Так — на подводной лодке, арбе и пароходе я совершил путешествие в Турцию.
Всем смертям назло…
В наше время основным видом транспорта для дипкурьеров служит авиация, а в 20-х годах гражданская авиация была еще в младенческом возрасте; самолеты презрительно называли «этажерками», летающими гробами или другими подобными терминами. И все они были не столь уж далеки от истины.
Уж очень несолидно выглядел тогдашний транспортный самолет. Любая непогода, любой ветер были ему опасны. Вспоминаю, как-то на заре авиации в одном из журналов появился такой рисунок. Летчик в шлеме склонился над приборами в своей открытой всем ветрам кабине, а сзади него стоит ухмыляющийся скелет с косой; надпись гласила: «Постоянный спутник авиатора».
Да, полет в те годы был сопряжен с немалым риском. Но скорость все же была большим выигрышем. Хотя и далеко не всегда. Нередко из-за различных неполадок либо в моторе, либо в других частях аэроплана «воздушная почта» шла медленнее, чем на арбе, которой приходилось пользоваться в поездках по странам Востока.
Большинство полетов были удачными, но некоторые чуть не стоили мне жизни. Они мне, конечно, особенно запомнились.
По договоренности с немецким авиационным обществом «Дерулюфт» самолеты типа «фоккер» обслуживали авиационную линию, связывавшую Москву с Германией (своих гражданских транспортных организаций мы еще не имели). Непрочным сооружением были «фоккеры», хоть они и славились по тем временам. Металлические трубки, брезент и деревянные планки были основными материалами, из которых изготовлялись эти машины. О мощности мотора и грузоподъемности их можно было судить по тому, с какой тщательностью взвешивался груз, прежде чем поднимать его в самолет; при трех пассажирах (больше не разрешалось, да и места не было) груз взвешивался особенно тщательно. Нередко возникал такой разговор.
— Самолет не поднимется из-за перегрузки, — заявлял пилот и требовал уменьшить вес багажа.
— Но чемоданы весят не больше установленной нормы, — доказывали мы.

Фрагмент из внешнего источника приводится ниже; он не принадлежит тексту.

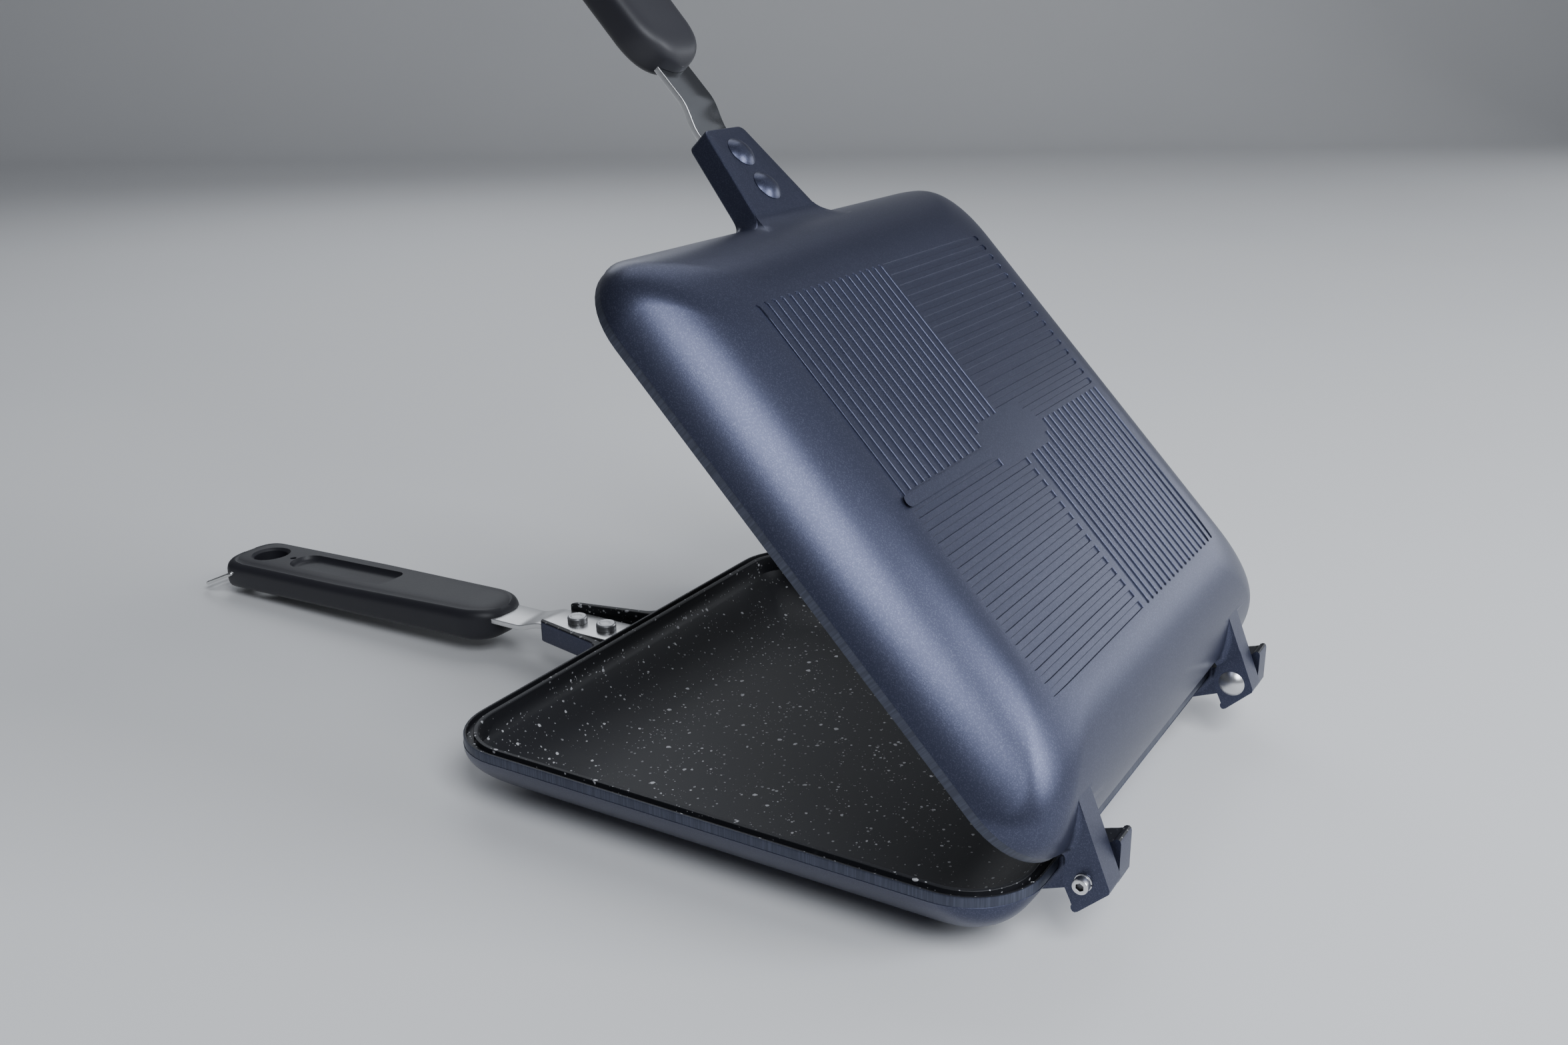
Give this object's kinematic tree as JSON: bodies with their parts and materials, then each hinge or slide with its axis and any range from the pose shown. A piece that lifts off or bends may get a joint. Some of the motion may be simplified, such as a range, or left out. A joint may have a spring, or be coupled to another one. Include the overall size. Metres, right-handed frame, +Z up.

Зато пассажиры тяжелее обычных, — парировал пилот и бросал на нас красноречивые взгляды. (Действительно, на свое здоровье дипкурьеры не жаловались.) Наконец приходили к соглашению. С трудом «фоккеры» отрывались от земли и со скоростью, немного превышавшей скорость хорошего автомобиля, летели.
Первая авиакатастрофа, в которую я попал, произошла близ Смоленска, где предполагалась небольшая остановка. Внезапно мотор заглох, и самолет начал падать. Сначала он как бы планировал, а затем земля начала приближаться с огромной быстротой.
«Конец!» — мелькнула мысль. Потом страшный удар и тьма… Не знаю, сколько времени пролежал, прежде чем пришел в себя. С трудом повернул голову. Страшная боль во всем теле, кругом какая-то жидкая грязь. Одежда уже промокла насквозь, видимо, это и помогло быстрее очнуться.
Самолет перевернулся вверх колесами. Летчики и мои два товарища лежат, наполовину погрузившись в жидкую грязь болота. Никто не подает признаков жизни.
Пытался закричать, встать на ноги. Ничего не получается, тело налито какой-то тупой и острой болью. Особенно болела правая рука.
«Надо спасать почту», — мелькнула мысль. Откуда-то появились силы. С великим трудом, ползком, погружаясь в мутную жижу, тащу за собой чемоданы с почтой. Прополз несколько шагов. И снова потерял сознание.